Despite claims of a 50% reduction in nomination and expression of interest fees, the new Presidential nomination fees at (from N100 million to N50 million) remains clearly higher than the 2019 Presidential aspirant fee which was N45 million (N40 million for nomination form and N5 million for expression of interest form).


This will apparently exclude the youth, women and average Nigerians who have clamoured to improve opportunities to exercise their rights to declare their interests and contest in the elections. The current total fee is N5 million higher than it was 3 years ago when inflation was significantly lower and the common man had a better spending power.
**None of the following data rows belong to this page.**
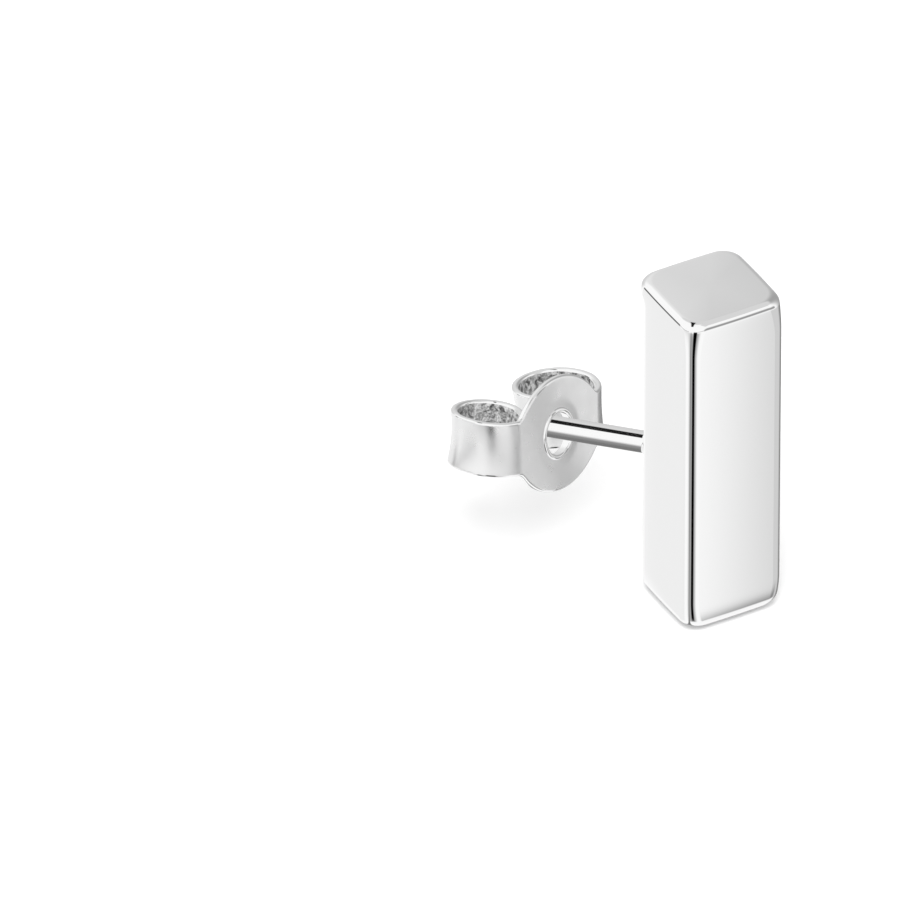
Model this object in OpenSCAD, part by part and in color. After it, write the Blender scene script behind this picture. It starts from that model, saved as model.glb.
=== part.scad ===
// Bar earring: a square silver bar that stands on its end, with an ear post on
// its rear edge and a butterfly clutch that slides on the post.
// Millimetres, +Z up. The origin is the middle of the foot, and the post points along +Y.

/* [Bar] */
// Length of each side of the square section
bar_side = 4; // [3:0.1:6]
// Height of the bar, end to end
bar_height = 13.5; // [10:0.1:20]
// Rounding of the four long edges
edge_round = 0.45; // [0.1:0.05:0.8]
// Rounding of the edges at the top
end_round = 0.28; // [0.1:0.02:0.6]
// Rounding of the edges at the foot
foot_round = 0.56; // [0.1:0.02:0.6]

/* [Seat for the post] */
// Depth of the flat on the rear edge, from the sharp corner
seat_depth = 0.53; // [0.2:0.01:0.7]
// Distance from the top of the bar to the full depth of the flat
seat_top_gap = 1.05; // [0.8:0.05:3]
// Radius of the run-out at the upper end of the flat
seat_runout = 0.7; // [0.3:0.05:1.5]

/* [Post] */
// Diameter of the ear post
post_dia = 0.8; // [0.7:0.05:1.1]
// Height of the post's axis above the foot
post_height = 6.2; // [4:0.1:9]
// Length of the post beyond the rear edge's sharp corner
post_reach = 5.6; // [5:0.1:10]
// Depth to which the post is set into the bar
post_root = 0.6; // [0.2:0.1:1]
// Length of the rounded tip
tip_round = 0.3; // [0.1:0.05:0.4]

/* [Clutch plate] */
// Thickness of the sheet that the clutch is bent from
sheet = 0.24; // [0.2:0.01:0.35]
// Height of the oval plate at its middle
plate_height = 4.2; // [3.4:0.1:6]
// Difference between the diameters of the hole and the post
hole_clearance = 0.75; // [0.7:0.05:1]
// Depth of the collar that is drawn out behind the hole
collar_depth = 0.2; // [0.1:0.05:0.4]
// Wall of the collar
collar_wall = 0.18; // [0.1:0.01:0.3]

/* [Clutch arms] */
// Height of the two arms
arm_height = 2; // [1.4:0.1:2.6]
// Gap between the post and the loop that lies next to it
loop_clearance = 0.1; // [0.06:0.01:0.4]
// Radius of the fold, at the middle of the sheet
fold_radius = 0.45; // [0.3:0.05:0.8]
// Radius of the outer flank of the near loop, which lies next to the post
near_flank = 1.65; // [1.6:0.05:2.4]
// Radius of the outer flank of the far loop
far_flank = 1.9; // [1.6:0.05:2.4]
// Radius of the curl of the near loop
near_curl = 1.1; // [1:0.05:1.2]
// Radius of the curl of the far loop
far_curl = 1.25; // [1:0.05:1.3]
// Radius of the tail that turns back towards the fold
tail_radius = 4; // [3:0.5:6]
// Rise of the near arm towards its loop
near_tilt = 6; // [0:1:8]
// Twist by which the far arm rises outwards
far_twist = 8; // [0:1:8]

/* [Clutch on the post] */
// Distance from the rear edge's sharp corner to the middle of the plate
plate_gap = 2.7; // [1.6:0.05:3.2]
// Turn of the clutch about the post
clutch_roll = 17; // [0:1:30]
// Sideways lean of the clutch on the post
clutch_yaw = 20; // [0:1:20]
// Backward lean of the clutch on the post
clutch_pitch = 7; // [0:1:8]
// Share of the hole's clearance by which it sits off the post sideways
play_side = 0.2; // [0:0.01:0.22]
// Share of the hole's clearance by which it hangs below the post
play_drop = 0.22; // [0:0.01:0.24]

/* [Hidden] */
$fn = 48;
// Distance from the bar's axis to a sharp corner of its section
corner_out = bar_side / sqrt(2);
post_start = corner_out - seat_depth - post_root;
post_end = corner_out + post_reach;
// Room by which cutting tools reach past the metal
spare = 1;
// Turns of the four stretches of each arm: fold and flank together, the curl and the tail
side_turn = 95;
curl_turn = 215;
tail_turn = -12;
// The near fold is bent further than the far one
near_fold_turn = 30;
far_fold_turn = 15;
// Length by which each arm starts inside the plate
arm_lap = 0.16;
// Largest turn between two points of an arm
arc_step = 7.5;
hole_dia = post_dia + hole_clearance;
side_shift = play_side * hole_clearance;
drop = play_drop * hole_clearance;
// Centre of the near loop's curl, counted from the start of the fold
near_flank_turn = side_turn - near_fold_turn;
after_fold = arc_point([0, 0], 0, fold_radius, near_fold_turn, near_fold_turn);
after_flank = arc_point(after_fold, near_fold_turn, near_flank, near_flank_turn, near_flank_turn);
curl_centre = arc_centre(after_flank, side_turn, near_curl, curl_turn);
// Distance from the middle of the plate to each fold, at which the leaning post clears the loop
loop_reach = near_curl + sheet / 2 + post_dia / 2 + loop_clearance;
fold_x = (loop_reach + curl_centre[1] * sin(clutch_yaw)) / cos(clutch_yaw)
    - curl_centre[0] - side_shift;
// The oval plate is where two round discs overlap: their radius and their offset from the middle
half_h = plate_height / 2;
half_arm = arm_height / 2;
oval_radius = (fold_x * fold_x + (half_h - half_arm) * (half_h - half_arm))
    / (2 * (half_h - half_arm));
oval_offset = oval_radius - half_h;

// Centre of an arc that starts at p with the heading h
function arc_centre(p, h, r, turn) = p + r * sign(turn) * [-sin(h), cos(h)];
// Point of that arc after the turn a
function arc_point(p, h, r, turn, a) =
    arc_centre(p, h, r, turn) - r * sign(turn) * [-sin(h + a), cos(h + a)];
function arc_count(turn) = ceil(abs(turn) / arc_step);
// The stretches of an arm: radius and turn of the fold, the flank, the curl and the tail
function stretches(fold_turn, flank, curl) = [
    [fold_radius, fold_turn], [flank, side_turn - fold_turn], [curl, curl_turn], [tail_radius, tail_turn]
];
// Points along an arm, each with its heading, from its stretch i on
function arm_points(arm, p, h, i = 0) = i == len(arm) ? [] :
    let (r = arm[i][0], turn = arm[i][1], n = arc_count(turn))
    concat(
        [for (k = [1:n]) [arc_point(p, h, r, turn, turn * k / n), h + turn * k / n]],
        arm_points(arm, arc_point(p, h, r, turn, turn), h + turn, i + 1)
    );
// The same points moved sideways by d, to one face of the sheet
function face_points(path, d) = [for (q = path) q[0] + d * [-sin(q[1]), cos(q[1])]];
function reversed(list) = [for (i = [len(list) - 1:-1:0]) list[i]];

// A rectangle on the X axis with its two lower corners and its two upper ones rounded
module round_rect(w, h, low, high) {
    translate([low - w / 2, 0]) square([w - 2 * low, low]);
    translate([-w / 2, low]) square([w, h - low - high]);
    translate([high - w / 2, h - high]) square([w - 2 * high, high]);
    for (x = [-1, 1]) {
        translate([x * (w / 2 - low), low]) circle(low);
        translate([x * (w / 2 - high), h - high]) circle(high);
    }
}

// The bar: three rounded outlines cut each other, so that all twelve edges are round
module bar_block() {
    rotate([0, 0, 45]) intersection() {
        linear_extrude(bar_height)
            translate([0, -bar_side / 2]) round_rect(bar_side, bar_side, edge_round, edge_round);
        intersection_for(turn = [0, 90]) rotate([0, 0, turn])
            translate([0, bar_side, 0]) rotate([90, 0, 0])
                linear_extrude(2 * bar_side) round_rect(bar_side, bar_height, foot_round, end_round);
    }
}

// The tool that mills the flat on the rear edge, with its round run-out
module seat_cutter() {
    flat_y = corner_out - seat_depth;
    full = bar_height - seat_top_gap;
    translate([-bar_side / 2, flat_y, -spare]) cube([bar_side, spare, full + spare]);
    translate([-bar_side / 2, flat_y + seat_runout, full]) rotate([0, 90, 0])
        cylinder(h = bar_side, r = seat_runout);
}

// The post, a plain wire with a rounded tip
module post() {
    translate([0, post_start, post_height]) rotate([-90, 0, 0]) rotate_extrude()
        intersection() {
            square([post_dia / 2, post_end - post_start]);
            union() {
                square([post_dia / 2, post_end - post_start - tip_round]);
                translate([0, post_end - post_start - tip_round])
                    square([post_dia / 2 - tip_round, tip_round]);
                translate([post_dia / 2 - tip_round, post_end - post_start - tip_round])
                    circle(tip_round);
            }
        }
}

module bar_with_post() {
    color("silver") union() {
        difference() {
            bar_block();
            seat_cutter();
        }
        post();
    }
}

// The oval plate with its hole, in the clutch's own frame: the loops lie on its +Y side
module clutch_plate() {
    difference() {
        union() {
            intersection() {
                intersection_for(side = [-1, 1])
                    translate([0, sheet / 2, side * oval_offset]) rotate([90, 0, 0])
                        cylinder(h = sheet, r = oval_radius, $fn = 96);
                translate([-fold_x, -sheet / 2, -half_h]) cube([2 * fold_x, sheet, plate_height]);
            }
            rotate([-90, 0, 0]) cylinder(h = sheet / 2 + collar_depth, d = hole_dia + 2 * collar_wall);
        }
        translate([0, spare, 0]) rotate([90, 0, 0]) cylinder(h = 2 * spare, d = hole_dia);
    }
}

// One arm: the sheet folds back, runs round the loop and returns to the fold
module clutch_arm(arm, lean) {
    path = concat([[[-arm_lap, 0], 0]], arm_points(arm, [0, 0], 0));
    outline = concat(face_points(path, sheet / 2), reversed(face_points(path, -sheet / 2)));
    translate([fold_x, 0, 0]) rotate(lean) translate([0, 0, -half_arm])
        linear_extrude(arm_height) polygon(outline);
}

module butterfly_clutch() {
    color("gainsboro") translate([0, corner_out + plate_gap, post_height])
        rotate([0, clutch_roll, 0]) rotate([0, 0, -clutch_yaw]) rotate([-clutch_pitch, 0, 0])
            translate([-side_shift, 0, -drop]) union() {
                clutch_plate();
                clutch_arm(stretches(far_fold_turn, far_flank, far_curl), [0, -far_twist, 0]);
                mirror([1, 0, 0])
                    clutch_arm(stretches(near_fold_turn, near_flank, near_curl), [near_tilt, 0, 0]);
            }
}

bar_with_post();
butterfly_clutch();
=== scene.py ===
# Bar earring: the polished bar, its post and the butterfly clutch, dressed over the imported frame.
# Sizes in the dictionaries are millimetres unless a name says otherwise.
from math import atan2, cos, pi, radians, sin, sqrt

import bmesh
import bpy
from mathutils import Matrix, Vector


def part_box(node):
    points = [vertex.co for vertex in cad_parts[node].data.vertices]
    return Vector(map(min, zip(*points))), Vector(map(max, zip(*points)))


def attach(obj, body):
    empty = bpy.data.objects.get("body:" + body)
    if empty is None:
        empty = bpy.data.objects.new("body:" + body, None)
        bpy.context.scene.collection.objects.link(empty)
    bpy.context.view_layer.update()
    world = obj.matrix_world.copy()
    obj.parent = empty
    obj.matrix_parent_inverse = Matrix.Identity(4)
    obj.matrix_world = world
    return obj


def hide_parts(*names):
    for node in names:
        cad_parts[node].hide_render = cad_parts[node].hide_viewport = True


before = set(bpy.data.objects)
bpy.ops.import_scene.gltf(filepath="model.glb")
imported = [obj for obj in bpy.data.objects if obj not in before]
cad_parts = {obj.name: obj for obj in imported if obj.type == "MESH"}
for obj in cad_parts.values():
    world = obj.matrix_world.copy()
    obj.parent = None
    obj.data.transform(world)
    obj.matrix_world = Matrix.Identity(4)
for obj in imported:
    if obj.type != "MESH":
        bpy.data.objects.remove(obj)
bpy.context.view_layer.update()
mm = 0.001

# the high corner of the box round the bar and its post: half the bar's width, the post's tip, the height
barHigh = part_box("bar_with_post")[1] / mm


# Small helpers for colours, nodes, meshes and modifiers
def linearColour(hexCode):
    def channel(value):
        return value / 12.92 if value <= 0.04045 else ((value + 0.055) / 1.055) ** 2.4
    return tuple(channel(int(hexCode[i:i + 2], 16) / 255) for i in (0, 2, 4)) + (1.0,)


def addNode(tree, kind, settings=None, values=None, links=None):
    node = tree.nodes.new(kind)
    for name, value in (settings or {}).items():
        setattr(node, name, value)
    for socket, value in (values or {}).items():
        node.inputs[socket].default_value = value
    for socket, source in (links or {}).items():
        tree.links.new(source, node.inputs[socket])
    return node


def smoothMin(a, b, blend):
    share = min(1.0, max(0.0, 0.5 + 0.5 * (b - a) / blend))
    return b + (a - b) * share - blend * share * (1 - share)


def smoothMax(a, b, blend):
    return -smoothMin(-a, -b, blend)


def newMaterial(name):
    material = bpy.data.materials.new(name)
    material.use_nodes = True
    material.node_tree.nodes.clear()
    return material


def meshObject(name, vertices, faces, materials):
    mesh = bpy.data.meshes.new(name)
    mesh.from_pydata([Vector(v) * mm for v in vertices], [], faces)
    for material in materials:
        mesh.materials.append(material)
    shape = bmesh.new()
    shape.from_mesh(mesh)
    bmesh.ops.recalc_face_normals(shape, faces=shape.faces)
    shape.to_mesh(mesh)
    shape.free()
    mesh.shade_smooth()
    piece = bpy.data.objects.new(name, mesh)
    bpy.context.scene.collection.objects.link(piece)
    return piece


def makePlain(piece):
    # the modifier's result becomes the piece's own mesh, and the modifier goes
    graph = bpy.context.evaluated_depsgraph_get()
    plain = bpy.data.meshes.new_from_object(piece.evaluated_get(graph))
    plain.name = piece.name
    piece.modifiers.clear()
    piece.data = plain
    # only the finishes that faces use keep a slot
    used = sorted({face.material_index for face in plain.polygons})
    materials = [plain.materials[k] for k in used]
    indices = [used.index(face.material_index) for face in plain.polygons]
    plain.materials.clear()
    for material in materials:
        plain.materials.append(material)
    plain.polygons.foreach_set("material_index", indices)
    return piece


def newTree(name, sockets):
    # a geometry tree with the named inputs of each kind of socket
    tree = bpy.data.node_groups.new(name, "GeometryNodeTree")
    tree.interface.new_socket("Geometry", in_out="OUTPUT", socket_type="NodeSocketGeometry")
    for kind, names in sockets.items():
        for socket in names:
            tree.interface.new_socket(socket, in_out="INPUT", socket_type="NodeSocket" + kind)
    return tree


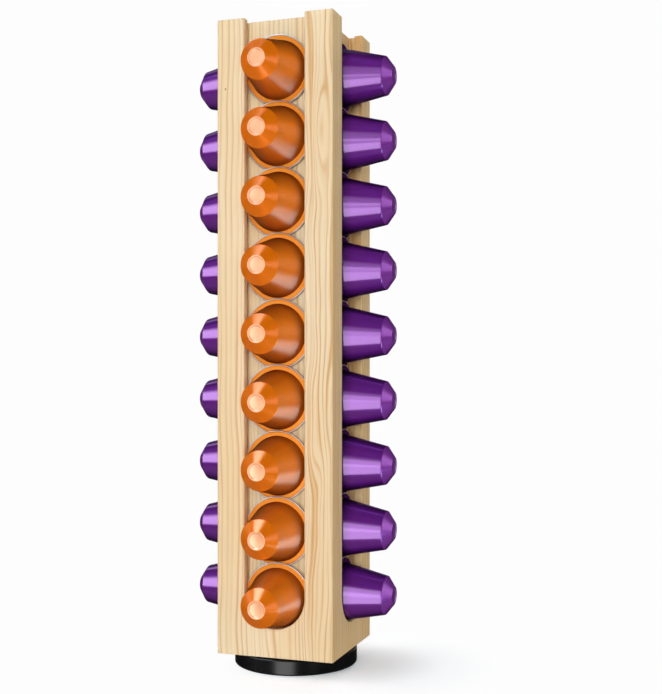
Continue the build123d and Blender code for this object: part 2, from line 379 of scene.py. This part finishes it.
ORANGE_METAL = dict(metallic=0.3, rough=0.28, metal_edge=(0.7, 0.35, 0.12), thin_edge=(0.5, 0.9, 0.2))
PURPLE_METAL = dict(metal_edge=(0.4, 0.16, 0.5), thin_edge=(0.3, 0.6, 0.12))
# The root colours are the bodies' colours darkened as painted shade towards the root of each pod.
LACQUERS = {
    "orange": {
        "side": dict(
            ORANGE_METAL, root=srgb(172, 90, 8), body=srgb(232, 125, 8), flange=srgb(234, 141, 40),
            painted_edge_shade=(0.5, 0.92, 0.15), coat_ior=1.6, coat_rough=0.28, coat_lean=0.6,
        ),
        "nose": dict(
            ORANGE_METAL, nose=srgb(238, 118, 2), disc=srgb(252, 184, 140), painted_edge_shade=(0.5, 1.0, 1.0),
        ),
    },
    "purple": {
        "side": dict(
            PURPLE_METAL, metallic=0.48, rough=0.20,
            root=srgb(54, 14, 78), body=srgb(118, 40, 152), flange=srgb(140, 62, 168),
            painted_edge_shade=(0.32, 0.62, 0.3), coat_ior=1.7, coat_rough=0.12, coat_lean=0,
        ),
        "nose": dict(
            PURPLE_METAL, metallic=0.5, rough=0.22, nose=srgb(146, 64, 178), disc=srgb(165, 98, 190),
            painted_edge_shade=(0.5, 0.8, 0.5),
        ),
    },
}
NOSE_COAT_ROUGHNESS = 0.2
NOSE_COAT_IOR = 1.5
# Heights over which the root's darker colour, a painted shade, gives way to the body's, and the coat reaches
# its full weight
ROOT_SHADE_REACH = (1.0, 11.0)
COAT_REACH = (0.9, 6.0)
ROOT_COAT = 0.3
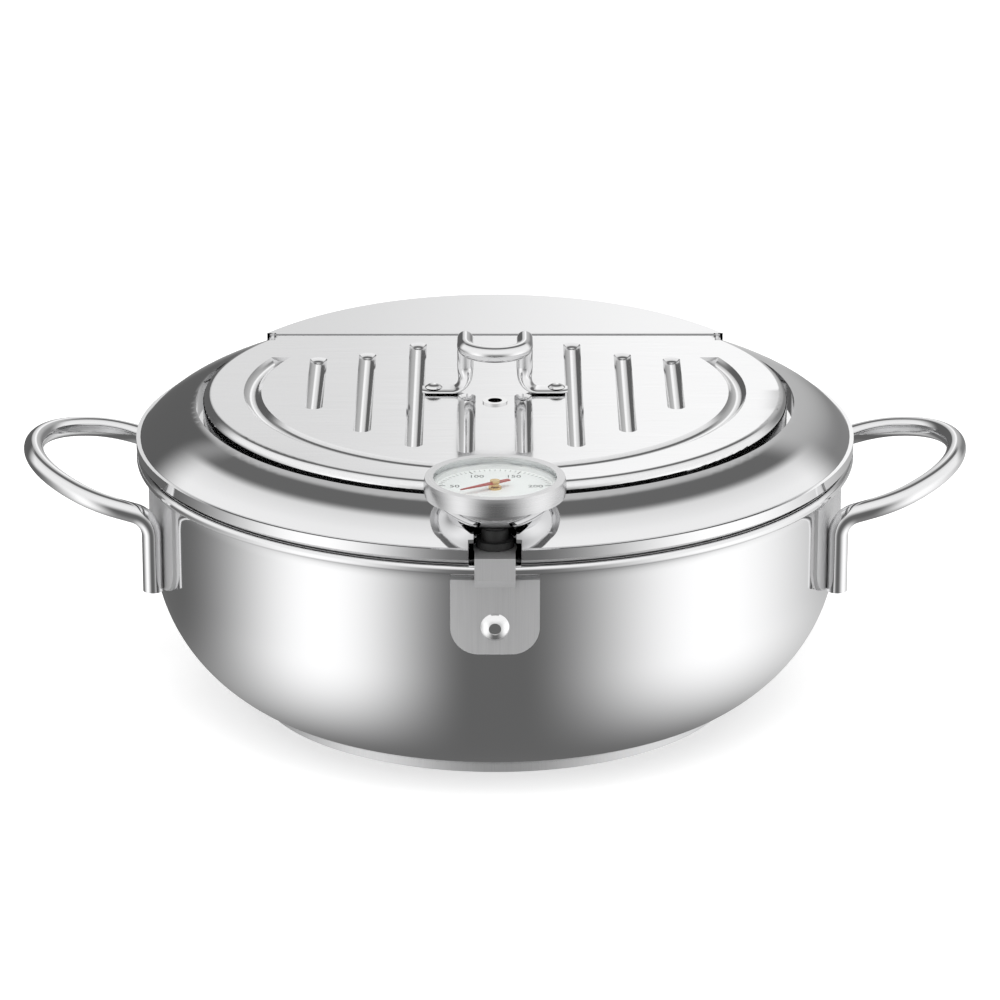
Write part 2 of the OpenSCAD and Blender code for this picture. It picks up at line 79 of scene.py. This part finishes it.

It has been well established that money politics has served the purposes of consolidating elite rule as well as the political exclusion of the less financially stable and marginalized groups. The 1999 Constitution by omission or commission, placed an age barrier by disqualifying persons below the ages of 40 and 30 from contesting for the offices of the President, and membership for House of Representatives and Assembly, respectively.

Today’s decision by the ruling party however makes a mockery of the efforts of all the stakeholders and general public that campaigned vigorously to secure the signing of the Not Too Young To Run bill into law by President Muhammadu Buhari on May 31, 2018. It once again re-emphasizes the lack of sincerity of purpose and political inconsistencies that have plagued this administration’s decisions/commitments to any cause or agenda.

Needless to say, the Not Too Young To Run law has been reduced to only a facade that masks the true drivers of retrogressive politics in Nigeria, which include money politics, godfatherism and the lopsided economic

disparity between the mighty old ruling class and the seemingly apathetic youths, deliberately pauperised by the same criminal political elite.

It is very unfair that after securing such a long-sought after victory, an under-handed means has been used to hijack any opportunity whatsoever for a youth in today’s Nigeria to finance his political aspirations. This is especially at a time when the spending power of Nigerians (with the exception of mostly the political class) is at an epic low due to increased unemployment and growing inflation. The decision is thus very exclusivist and runs contrary to the purpose of the Not Too Young To Run Act.

Commercialize the electoral process

It is even more sickening that the electoral process has been reduced to a commercial sport of sorts as eligibility for candidacy has strictly been reserved for the party money bags. This is an intentional decision to automatically filter out the non-elite and leave the floor open for the same set of politicians and their beneficiaries who have bled the nation thus far.

This commercial exercise will further dampen the hopes of the nation in achieving true democracy. Afterall, the whole idea of democracy is the free will of the people in electing their political leaders, and where such “free will” is manipulated through financial hurdles such as this, the country is further pulled away from the attainment of the best democratic policies.

The President needs to recuse himself from this decision as it runs contrary to any suggestion that he desires a true democracy where the people can elect their leaders irrespective of their financial status and that he meant well in signing the Electoral bill into law in the spirit of political fairness and equity.

Institutionalize Godfatherism

By this move, the ruling party has officially endorsed and institutionalized godfatherism, which even in its informal form has been the bane of the Nigerian political system. Why the APC has now chosen to be the instrument through which godfatherism has been officially institutionalised in the electoral process is baffling, especially at a time that they are battling to redeem what little trust the public has in them, is worrisome.

There are numerous instances in the past, of godfather-backed politicians who have had to defer to their political godfathers for matters such as appointment of commissioners, appointment into the board of statutory corporations, etc. or have essentially handed-over the functions of their offices to their political benefactors to the detriment of their mandates and electorates.

This alliance has been behind the characteristic electoral corruption and violence in Nigeria as Godfathers deploy enormous resources in a bid to corrupt electoral officials and the electorate and where these fail, violence will be deployed to bring about the desired result. It fuels apathy and the few electorates who turn out to vote mostly do so to benefit from the largesse at the polling units.

Thus, the politician who wins through a godfather feels no obligation to the electorates and devotes the entirety of his tenure of office to the satisfaction of his godfather. It can thus be claimed that this action will fuel the synergy between godfatherism and poverty.

Money politics is at the heart of the general crisis of democracy and governance in Nigeria, and unless this is mitigated, reforms aimed at bringing about good governance and curbing other anomalies in the political system will only be a waste of time and scarce public resources and will not produce the desired results.

Political parties should therefore be more sensitive to the rights of the public to vote who they want irrespective of his/her socio-economic class and mindful of the interpretations and outcomes of their political decisions and actions.

Nigerians have suffered enough and posterity will judge the political class on every decision and action that they have taken intentionally to the detriment of Nigerians.